**Data shown**
________
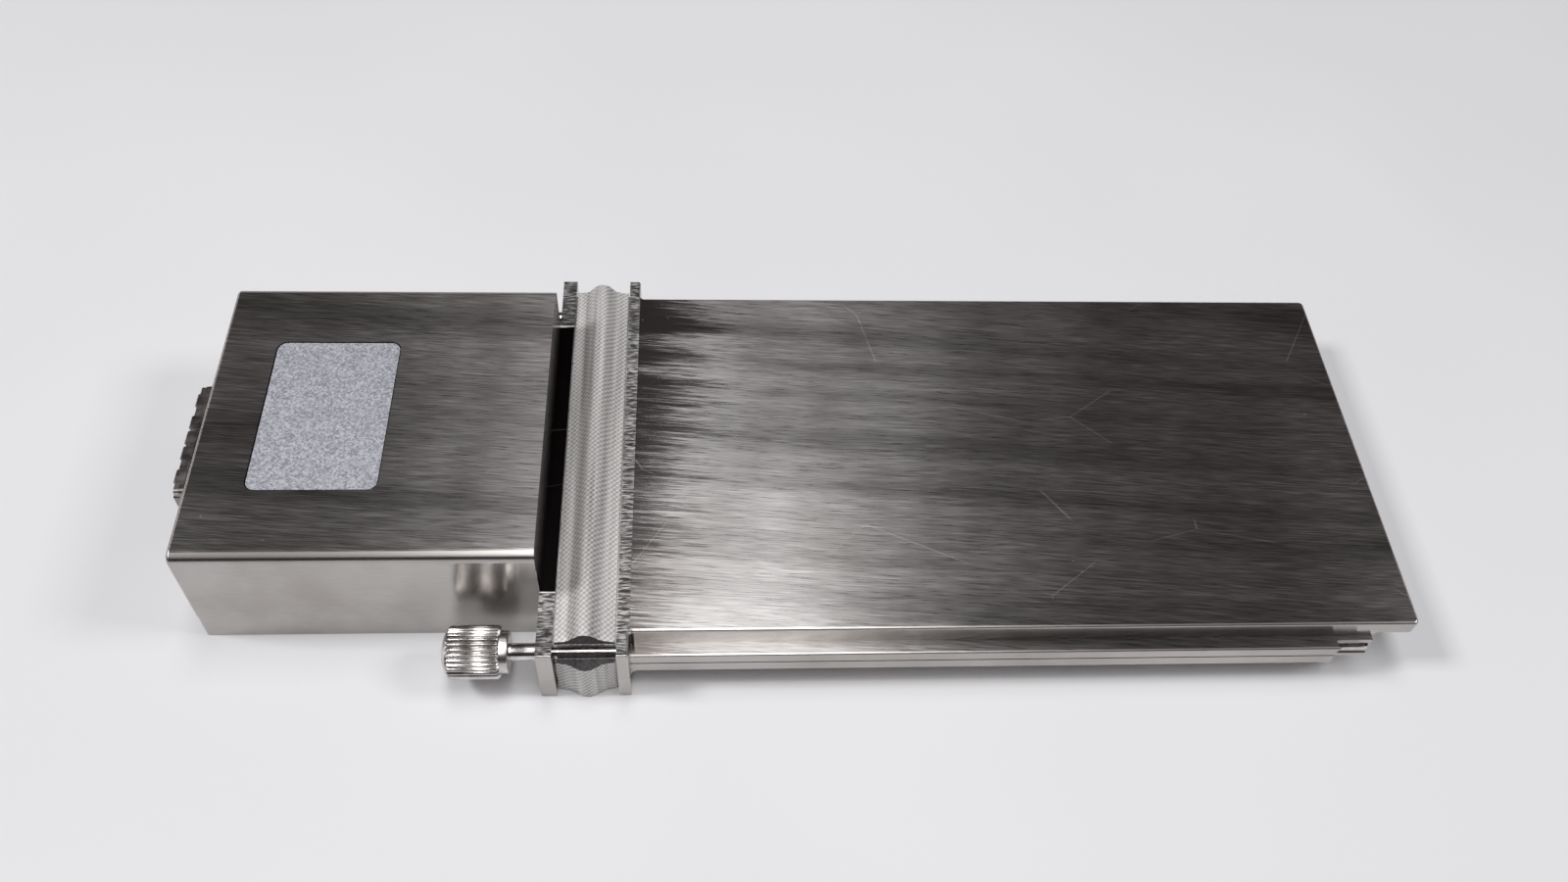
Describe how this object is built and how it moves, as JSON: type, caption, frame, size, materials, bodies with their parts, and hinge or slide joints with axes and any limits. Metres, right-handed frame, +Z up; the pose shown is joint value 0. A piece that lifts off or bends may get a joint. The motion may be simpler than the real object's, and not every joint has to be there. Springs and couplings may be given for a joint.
{
  "type": "optical transceiver module",
  "caption": "Pluggable optical transceiver module: flat metal body with side rails, gasketed flanges, captive jackscrews, a raised port box in front and a plug at the tail.",
  "frame": {"origin": "centre of the bounding box on the surface that the module stands on", "axes": "+X from the port to the tail, +Y to the far side, +Z up through the top plate"},
  "size_m": [0.2178, 0.0866, 0.0249],
  "materials": {
    "nickel_plated_case": "brushed",
    "gasket_fabric": "satin",
    "machined_steel": "satin",
    "spring_steel": "satin",
    "sheet_metal": "satin",
    "label_foil": "satin",
    "moulded_black": "matte",
    "board_green": "satin",
    "chip_black": "matte",
    "pad_grey": "matte",
    "ceramic_tan": "satin",
    "gold_contacts": "polished"
  },
  "bodies": {
    "module": {"upper_housing": "nickel_plated_case", "lower_housing": "nickel_plated_case", "upper_gasket": "gasket_fabric", "lower_gasket": "gasket_fabric", "shell_screws": "machined_steel", "label_plate": "label_foil", "port_cage": "sheet_metal", "port_emi_collar": "spring_steel", "port_receptacle": "moulded_black", "receptacle_contacts": "gold_contacts", "main_pcb": "board_green", "retimer_chips": "chip_black", "thermal_pads": "pad_grey", "controller_chip": "chip_black", "oscillator": "sheet_metal", "power_inductors": "chip_black", "capacitors": "ceramic_tan", "rear_plug_body": "moulded_black", "rear_plug_contacts": "gold_contacts", "rear_plug_shell": "sheet_metal"},
    "near_float": {"near_snap_ring": "spring_steel"},
    "near_screw": {"near_screw_knob": "machined_steel", "near_screw_rod": "machined_steel"},
    "far_float": {"far_snap_ring": "spring_steel"},
    "far_screw": {"far_screw_knob": "machined_steel", "far_screw_rod": "machined_steel"}
  },
  "joints": [
    {"name": "near_screw_travel", "type": "slide", "parent": "module", "child": "near_float", "axis": [1, 0, 0], "range_m": [0, 0.005]},
    {"name": "near_screw_turn", "type": "hinge", "parent": "near_float", "child": "near_screw", "pos_m": [-0.04425, -0.0385, 0.00755], "axis": [1, 0, 0], "continuous": true},
    {"name": "far_screw_travel", "type": "slide", "parent": "module", "child": "far_float", "axis": [1, 0, 0], "range_m": [0, 0.005]},
    {"name": "far_screw_turn", "type": "hinge", "parent": "far_float", "child": "far_screw", "pos_m": [-0.04425, 0.0385, 0.00755], "axis": [1, 0, 0], "continuous": true}
  ]
}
________
**Task brief**
Write the data back out verbatim.

**Answer to the problem**
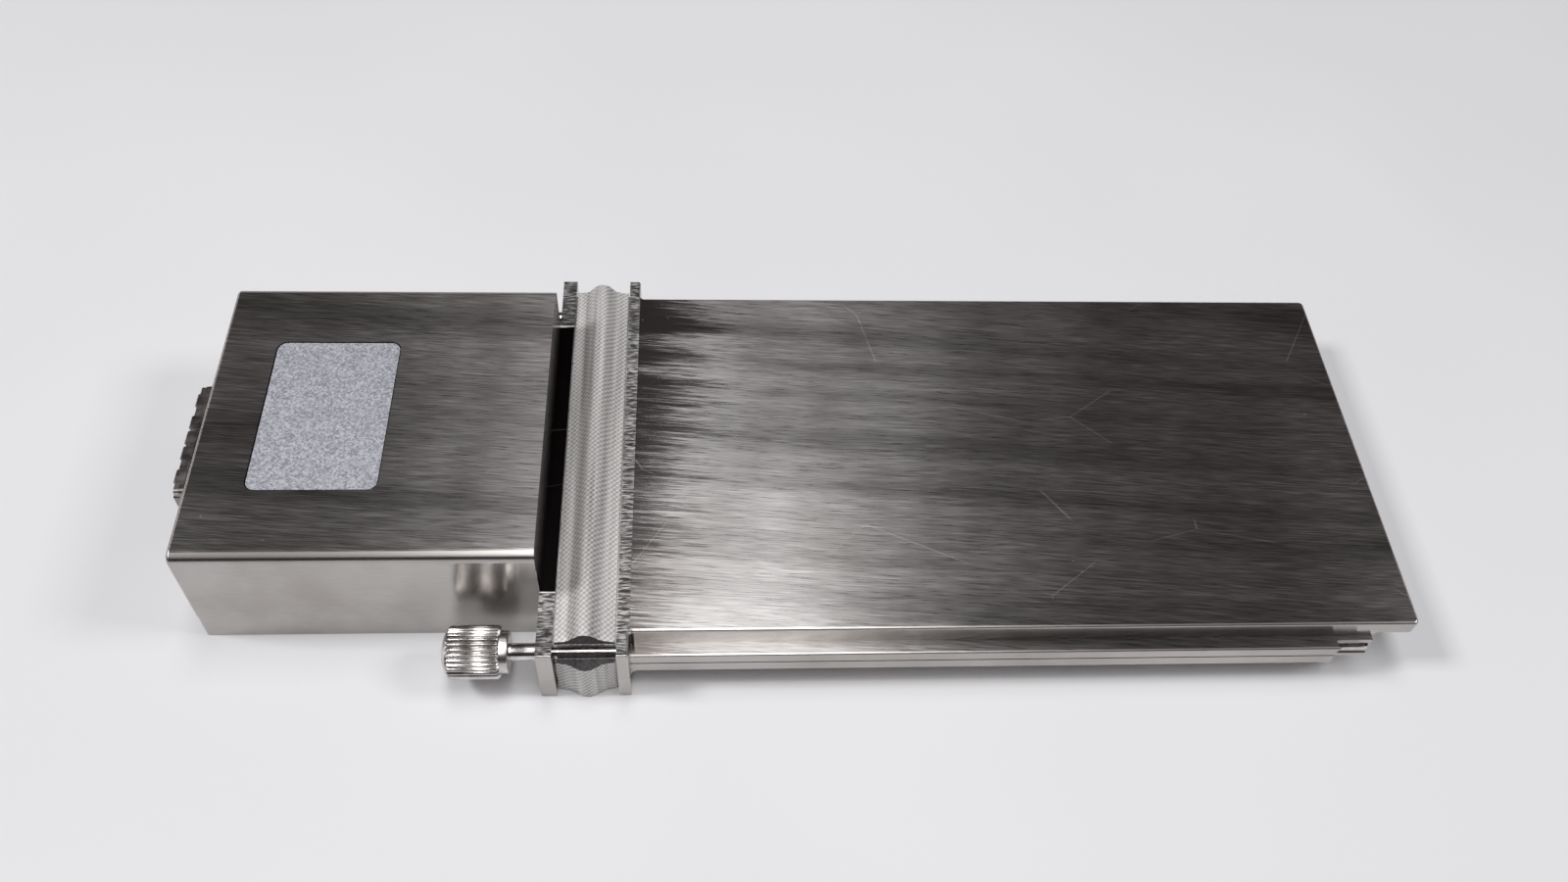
Describe how this object is built and how it moves, as JSON: type, caption, frame, size, materials, bodies with their parts, and hinge or slide joints with axes and any limits. Metres, right-handed frame, +Z up; the pose shown is joint value 0. A piece that lifts off or bends may get a joint. The motion may be simpler than the real object's, and not every joint has to be there. Springs and couplings may be given for a joint.
{
  "type": "optical transceiver module",
  "caption": "Pluggable optical transceiver module: flat metal body with side rails, gasketed flanges, captive jackscrews, a raised port box in front and a plug at the tail.",
  "frame": {"origin": "centre of the bounding box on the surface that the module stands on", "axes": "+X from the port to the tail, +Y to the far side, +Z up through the top plate"},
  "size_m": [0.2178, 0.0866, 0.0249],
  "materials": {
    "nickel_plated_case": "brushed",
    "gasket_fabric": "satin",
    "machined_steel": "satin",
    "spring_steel": "satin",
    "sheet_metal": "satin",
    "label_foil": "satin",
    "moulded_black": "matte",
    "board_green": "satin",
    "chip_black": "matte",
    "pad_grey": "matte",
    "ceramic_tan": "satin",
    "gold_contacts": "polished"
  },
  "bodies": {
    "module": {"upper_housing": "nickel_plated_case", "lower_housing": "nickel_plated_case", "upper_gasket": "gasket_fabric", "lower_gasket": "gasket_fabric", "shell_screws": "machined_steel", "label_plate": "label_foil", "port_cage": "sheet_metal", "port_emi_collar": "spring_steel", "port_receptacle": "moulded_black", "receptacle_contacts": "gold_contacts", "main_pcb": "board_green", "retimer_chips": "chip_black", "thermal_pads": "pad_grey", "controller_chip": "chip_black", "oscillator": "sheet_metal", "power_inductors": "chip_black", "capacitors": "ceramic_tan", "rear_plug_body": "moulded_black", "rear_plug_contacts": "gold_contacts", "rear_plug_shell": "sheet_metal"},
    "near_float": {"near_snap_ring": "spring_steel"},
    "near_screw": {"near_screw_knob": "machined_steel", "near_screw_rod": "machined_steel"},
    "far_float": {"far_snap_ring": "spring_steel"},
    "far_screw": {"far_screw_knob": "machined_steel", "far_screw_rod": "machined_steel"}
  },
  "joints": [
    {"name": "near_screw_travel", "type": "slide", "parent": "module", "child": "near_float", "axis": [1, 0, 0], "range_m": [0, 0.005]},
    {"name": "near_screw_turn", "type": "hinge", "parent": "near_float", "child": "near_screw", "pos_m": [-0.04425, -0.0385, 0.00755], "axis": [1, 0, 0], "continuous": true},
    {"name": "far_screw_travel", "type": "slide", "parent": "module", "child": "far_float", "axis": [1, 0, 0], "range_m": [0, 0.005]},
    {"name": "far_screw_turn", "type": "hinge", "parent": "far_float", "child": "far_screw", "pos_m": [-0.04425, 0.0385, 0.00755], "axis": [1, 0, 0], "continuous": true}
  ]
}